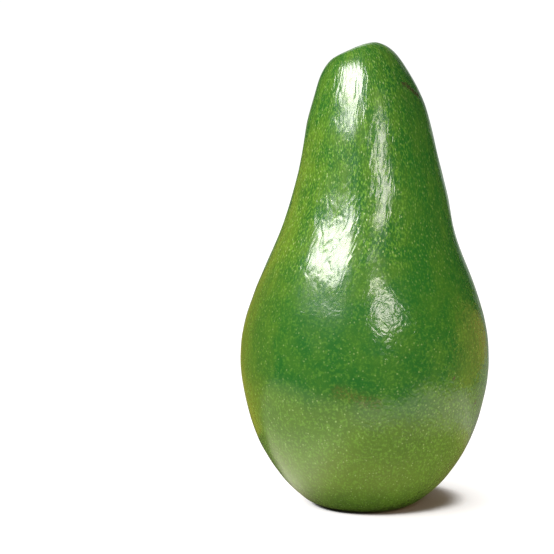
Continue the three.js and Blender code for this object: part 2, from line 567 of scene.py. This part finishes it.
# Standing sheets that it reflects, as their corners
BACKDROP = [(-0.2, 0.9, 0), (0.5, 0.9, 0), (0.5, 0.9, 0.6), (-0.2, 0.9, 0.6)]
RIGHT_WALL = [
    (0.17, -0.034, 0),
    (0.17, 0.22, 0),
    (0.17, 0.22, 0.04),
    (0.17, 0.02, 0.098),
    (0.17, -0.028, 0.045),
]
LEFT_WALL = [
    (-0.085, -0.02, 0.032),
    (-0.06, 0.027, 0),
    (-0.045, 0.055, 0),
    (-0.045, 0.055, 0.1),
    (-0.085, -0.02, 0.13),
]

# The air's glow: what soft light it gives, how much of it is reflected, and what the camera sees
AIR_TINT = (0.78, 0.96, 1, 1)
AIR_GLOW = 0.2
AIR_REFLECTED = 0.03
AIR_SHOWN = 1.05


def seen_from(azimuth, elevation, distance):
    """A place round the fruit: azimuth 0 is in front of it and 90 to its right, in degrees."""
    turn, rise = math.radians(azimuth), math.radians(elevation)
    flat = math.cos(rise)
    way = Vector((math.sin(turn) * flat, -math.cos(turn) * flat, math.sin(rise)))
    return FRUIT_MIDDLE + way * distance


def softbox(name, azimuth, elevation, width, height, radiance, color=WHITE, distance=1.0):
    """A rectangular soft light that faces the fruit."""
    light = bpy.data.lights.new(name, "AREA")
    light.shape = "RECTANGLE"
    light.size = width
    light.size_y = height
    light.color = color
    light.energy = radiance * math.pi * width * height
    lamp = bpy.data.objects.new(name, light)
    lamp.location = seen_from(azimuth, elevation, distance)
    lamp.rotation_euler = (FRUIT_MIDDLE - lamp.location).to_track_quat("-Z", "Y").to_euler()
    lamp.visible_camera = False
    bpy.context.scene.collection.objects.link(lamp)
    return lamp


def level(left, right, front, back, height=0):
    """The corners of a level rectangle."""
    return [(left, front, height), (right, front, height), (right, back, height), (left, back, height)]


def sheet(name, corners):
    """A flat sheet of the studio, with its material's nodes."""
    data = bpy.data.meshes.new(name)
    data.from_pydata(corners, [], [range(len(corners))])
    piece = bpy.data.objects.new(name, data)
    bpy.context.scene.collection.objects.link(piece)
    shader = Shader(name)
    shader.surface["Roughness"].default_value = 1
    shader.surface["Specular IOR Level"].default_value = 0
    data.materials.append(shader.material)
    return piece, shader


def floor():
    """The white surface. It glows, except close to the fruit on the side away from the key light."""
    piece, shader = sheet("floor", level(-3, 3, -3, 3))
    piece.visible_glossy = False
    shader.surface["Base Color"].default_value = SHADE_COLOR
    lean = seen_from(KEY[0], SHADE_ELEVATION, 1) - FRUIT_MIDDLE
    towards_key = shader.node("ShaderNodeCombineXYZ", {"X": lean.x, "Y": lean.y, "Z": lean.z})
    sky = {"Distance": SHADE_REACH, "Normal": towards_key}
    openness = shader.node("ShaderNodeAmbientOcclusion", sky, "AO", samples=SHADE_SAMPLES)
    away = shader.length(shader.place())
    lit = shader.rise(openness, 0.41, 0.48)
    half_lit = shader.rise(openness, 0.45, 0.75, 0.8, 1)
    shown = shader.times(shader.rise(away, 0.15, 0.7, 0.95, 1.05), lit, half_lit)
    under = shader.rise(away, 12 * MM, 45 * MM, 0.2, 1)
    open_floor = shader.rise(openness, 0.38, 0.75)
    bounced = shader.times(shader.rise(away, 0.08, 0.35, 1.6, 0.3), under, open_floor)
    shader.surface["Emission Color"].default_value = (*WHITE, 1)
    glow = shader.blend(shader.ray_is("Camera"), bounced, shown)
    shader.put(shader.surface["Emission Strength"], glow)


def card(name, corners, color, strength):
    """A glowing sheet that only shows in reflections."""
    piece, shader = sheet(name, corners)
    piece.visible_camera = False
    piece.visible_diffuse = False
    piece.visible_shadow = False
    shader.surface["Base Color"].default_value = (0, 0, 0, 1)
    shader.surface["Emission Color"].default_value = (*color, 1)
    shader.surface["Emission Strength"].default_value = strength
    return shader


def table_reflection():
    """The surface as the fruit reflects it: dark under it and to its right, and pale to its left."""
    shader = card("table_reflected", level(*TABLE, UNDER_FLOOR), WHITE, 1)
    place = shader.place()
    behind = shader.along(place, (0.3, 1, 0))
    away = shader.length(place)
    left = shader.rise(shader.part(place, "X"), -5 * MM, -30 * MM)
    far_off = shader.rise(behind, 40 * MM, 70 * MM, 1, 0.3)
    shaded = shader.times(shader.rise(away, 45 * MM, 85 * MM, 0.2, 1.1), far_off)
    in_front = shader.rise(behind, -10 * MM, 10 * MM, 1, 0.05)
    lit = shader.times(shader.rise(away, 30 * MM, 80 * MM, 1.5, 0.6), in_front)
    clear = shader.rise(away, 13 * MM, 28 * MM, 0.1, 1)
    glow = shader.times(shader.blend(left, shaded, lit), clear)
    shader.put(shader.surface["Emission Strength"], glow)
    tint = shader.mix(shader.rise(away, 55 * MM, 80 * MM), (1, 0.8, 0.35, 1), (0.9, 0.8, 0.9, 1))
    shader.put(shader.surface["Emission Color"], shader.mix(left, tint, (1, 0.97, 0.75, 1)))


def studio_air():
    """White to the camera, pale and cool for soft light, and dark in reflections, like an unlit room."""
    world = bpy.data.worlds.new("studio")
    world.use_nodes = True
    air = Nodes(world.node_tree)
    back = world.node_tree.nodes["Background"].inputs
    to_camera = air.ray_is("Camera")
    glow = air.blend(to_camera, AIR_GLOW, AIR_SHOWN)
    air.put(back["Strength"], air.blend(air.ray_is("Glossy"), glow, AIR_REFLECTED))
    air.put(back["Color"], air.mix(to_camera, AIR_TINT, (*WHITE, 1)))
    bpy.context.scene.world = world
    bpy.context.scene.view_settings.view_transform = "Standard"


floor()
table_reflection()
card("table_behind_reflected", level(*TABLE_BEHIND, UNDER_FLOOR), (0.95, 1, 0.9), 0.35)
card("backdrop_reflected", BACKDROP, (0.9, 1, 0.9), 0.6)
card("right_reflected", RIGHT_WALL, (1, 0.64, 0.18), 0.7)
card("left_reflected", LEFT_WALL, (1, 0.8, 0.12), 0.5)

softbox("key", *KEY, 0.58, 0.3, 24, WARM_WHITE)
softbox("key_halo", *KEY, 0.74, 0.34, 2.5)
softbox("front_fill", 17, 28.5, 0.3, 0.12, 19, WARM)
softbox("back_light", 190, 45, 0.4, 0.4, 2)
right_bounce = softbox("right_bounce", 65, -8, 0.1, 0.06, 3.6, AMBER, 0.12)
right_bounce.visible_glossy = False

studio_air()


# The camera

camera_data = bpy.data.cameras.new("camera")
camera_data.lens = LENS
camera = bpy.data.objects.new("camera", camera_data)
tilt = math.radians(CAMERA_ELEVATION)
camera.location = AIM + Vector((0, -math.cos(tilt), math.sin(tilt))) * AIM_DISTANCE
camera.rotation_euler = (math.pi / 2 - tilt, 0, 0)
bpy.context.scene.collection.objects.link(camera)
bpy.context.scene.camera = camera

**Exercise directions**
Please repeat the listing exactly, with nothing left out.

**Output for this task**
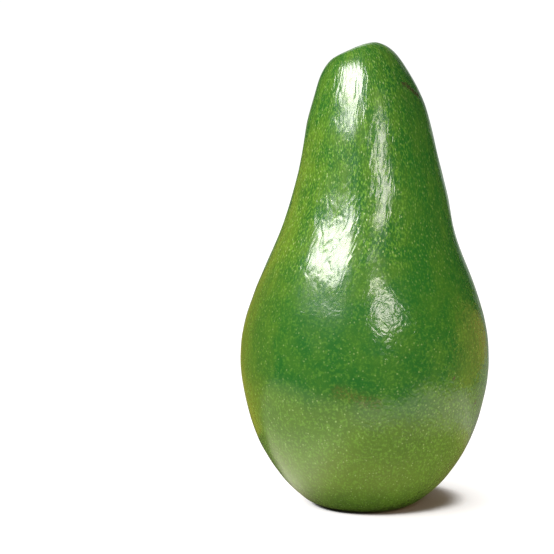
Continue the three.js and Blender code for this object: part 2, from line 567 of scene.py. This part finishes it.
# Standing sheets that it reflects, as their corners
BACKDROP = [(-0.2, 0.9, 0), (0.5, 0.9, 0), (0.5, 0.9, 0.6), (-0.2, 0.9, 0.6)]
RIGHT_WALL = [
    (0.17, -0.034, 0),
    (0.17, 0.22, 0),
    (0.17, 0.22, 0.04),
    (0.17, 0.02, 0.098),
    (0.17, -0.028, 0.045),
]
LEFT_WALL = [
    (-0.085, -0.02, 0.032),
    (-0.06, 0.027, 0),
    (-0.045, 0.055, 0),
    (-0.045, 0.055, 0.1),
    (-0.085, -0.02, 0.13),
]

# The air's glow: what soft light it gives, how much of it is reflected, and what the camera sees
AIR_TINT = (0.78, 0.96, 1, 1)
AIR_GLOW = 0.2
AIR_REFLECTED = 0.03
AIR_SHOWN = 1.05


def seen_from(azimuth, elevation, distance):
    """A place round the fruit: azimuth 0 is in front of it and 90 to its right, in degrees."""
    turn, rise = math.radians(azimuth), math.radians(elevation)
    flat = math.cos(rise)
    way = Vector((math.sin(turn) * flat, -math.cos(turn) * flat, math.sin(rise)))
    return FRUIT_MIDDLE + way * distance


def softbox(name, azimuth, elevation, width, height, radiance, color=WHITE, distance=1.0):
    """A rectangular soft light that faces the fruit."""
    light = bpy.data.lights.new(name, "AREA")
    light.shape = "RECTANGLE"
    light.size = width
    light.size_y = height
    light.color = color
    light.energy = radiance * math.pi * width * height
    lamp = bpy.data.objects.new(name, light)
    lamp.location = seen_from(azimuth, elevation, distance)
    lamp.rotation_euler = (FRUIT_MIDDLE - lamp.location).to_track_quat("-Z", "Y").to_euler()
    lamp.visible_camera = False
    bpy.context.scene.collection.objects.link(lamp)
    return lamp


def level(left, right, front, back, height=0):
    """The corners of a level rectangle."""
    return [(left, front, height), (right, front, height), (right, back, height), (left, back, height)]


def sheet(name, corners):
    """A flat sheet of the studio, with its material's nodes."""
    data = bpy.data.meshes.new(name)
    data.from_pydata(corners, [], [range(len(corners))])
    piece = bpy.data.objects.new(name, data)
    bpy.context.scene.collection.objects.link(piece)
    shader = Shader(name)
    shader.surface["Roughness"].default_value = 1
    shader.surface["Specular IOR Level"].default_value = 0
    data.materials.append(shader.material)
    return piece, shader


def floor():
    """The white surface. It glows, except close to the fruit on the side away from the key light."""
    piece, shader = sheet("floor", level(-3, 3, -3, 3))
    piece.visible_glossy = False
    shader.surface["Base Color"].default_value = SHADE_COLOR
    lean = seen_from(KEY[0], SHADE_ELEVATION, 1) - FRUIT_MIDDLE
    towards_key = shader.node("ShaderNodeCombineXYZ", {"X": lean.x, "Y": lean.y, "Z": lean.z})
    sky = {"Distance": SHADE_REACH, "Normal": towards_key}
    openness = shader.node("ShaderNodeAmbientOcclusion", sky, "AO", samples=SHADE_SAMPLES)
    away = shader.length(shader.place())
    lit = shader.rise(openness, 0.41, 0.48)
    half_lit = shader.rise(openness, 0.45, 0.75, 0.8, 1)
    shown = shader.times(shader.rise(away, 0.15, 0.7, 0.95, 1.05), lit, half_lit)
    under = shader.rise(away, 12 * MM, 45 * MM, 0.2, 1)
    open_floor = shader.rise(openness, 0.38, 0.75)
    bounced = shader.times(shader.rise(away, 0.08, 0.35, 1.6, 0.3), under, open_floor)
    shader.surface["Emission Color"].default_value = (*WHITE, 1)
    glow = shader.blend(shader.ray_is("Camera"), bounced, shown)
    shader.put(shader.surface["Emission Strength"], glow)


def card(name, corners, color, strength):
    """A glowing sheet that only shows in reflections."""
    piece, shader = sheet(name, corners)
    piece.visible_camera = False
    piece.visible_diffuse = False
    piece.visible_shadow = False
    shader.surface["Base Color"].default_value = (0, 0, 0, 1)
    shader.surface["Emission Color"].default_value = (*color, 1)
    shader.surface["Emission Strength"].default_value = strength
    return shader


def table_reflection():
    """The surface as the fruit reflects it: dark under it and to its right, and pale to its left."""
    shader = card("table_reflected", level(*TABLE, UNDER_FLOOR), WHITE, 1)
    place = shader.place()
    behind = shader.along(place, (0.3, 1, 0))
    away = shader.length(place)
    left = shader.rise(shader.part(place, "X"), -5 * MM, -30 * MM)
    far_off = shader.rise(behind, 40 * MM, 70 * MM, 1, 0.3)
    shaded = shader.times(shader.rise(away, 45 * MM, 85 * MM, 0.2, 1.1), far_off)
    in_front = shader.rise(behind, -10 * MM, 10 * MM, 1, 0.05)
    lit = shader.times(shader.rise(away, 30 * MM, 80 * MM, 1.5, 0.6), in_front)
    clear = shader.rise(away, 13 * MM, 28 * MM, 0.1, 1)
    glow = shader.times(shader.blend(left, shaded, lit), clear)
    shader.put(shader.surface["Emission Strength"], glow)
    tint = shader.mix(shader.rise(away, 55 * MM, 80 * MM), (1, 0.8, 0.35, 1), (0.9, 0.8, 0.9, 1))
    shader.put(shader.surface["Emission Color"], shader.mix(left, tint, (1, 0.97, 0.75, 1)))


def studio_air():
    """White to the camera, pale and cool for soft light, and dark in reflections, like an unlit room."""
    world = bpy.data.worlds.new("studio")
    world.use_nodes = True
    air = Nodes(world.node_tree)
    back = world.node_tree.nodes["Background"].inputs
    to_camera = air.ray_is("Camera")
    glow = air.blend(to_camera, AIR_GLOW, AIR_SHOWN)
    air.put(back["Strength"], air.blend(air.ray_is("Glossy"), glow, AIR_REFLECTED))
    air.put(back["Color"], air.mix(to_camera, AIR_TINT, (*WHITE, 1)))
    bpy.context.scene.world = world
    bpy.context.scene.view_settings.view_transform = "Standard"


floor()
table_reflection()
card("table_behind_reflected", level(*TABLE_BEHIND, UNDER_FLOOR), (0.95, 1, 0.9), 0.35)
card("backdrop_reflected", BACKDROP, (0.9, 1, 0.9), 0.6)
card("right_reflected", RIGHT_WALL, (1, 0.64, 0.18), 0.7)
card("left_reflected", LEFT_WALL, (1, 0.8, 0.12), 0.5)

softbox("key", *KEY, 0.58, 0.3, 24, WARM_WHITE)
softbox("key_halo", *KEY, 0.74, 0.34, 2.5)
softbox("front_fill", 17, 28.5, 0.3, 0.12, 19, WARM)
softbox("back_light", 190, 45, 0.4, 0.4, 2)
right_bounce = softbox("right_bounce", 65, -8, 0.1, 0.06, 3.6, AMBER, 0.12)
right_bounce.visible_glossy = False

studio_air()


# The camera

camera_data = bpy.data.cameras.new("camera")
camera_data.lens = LENS
camera = bpy.data.objects.new("camera", camera_data)
tilt = math.radians(CAMERA_ELEVATION)
camera.location = AIM + Vector((0, -math.cos(tilt), math.sin(tilt))) * AIM_DISTANCE
camera.rotation_euler = (math.pi / 2 - tilt, 0, 0)
bpy.context.scene.collection.objects.link(camera)
bpy.context.scene.camera = camera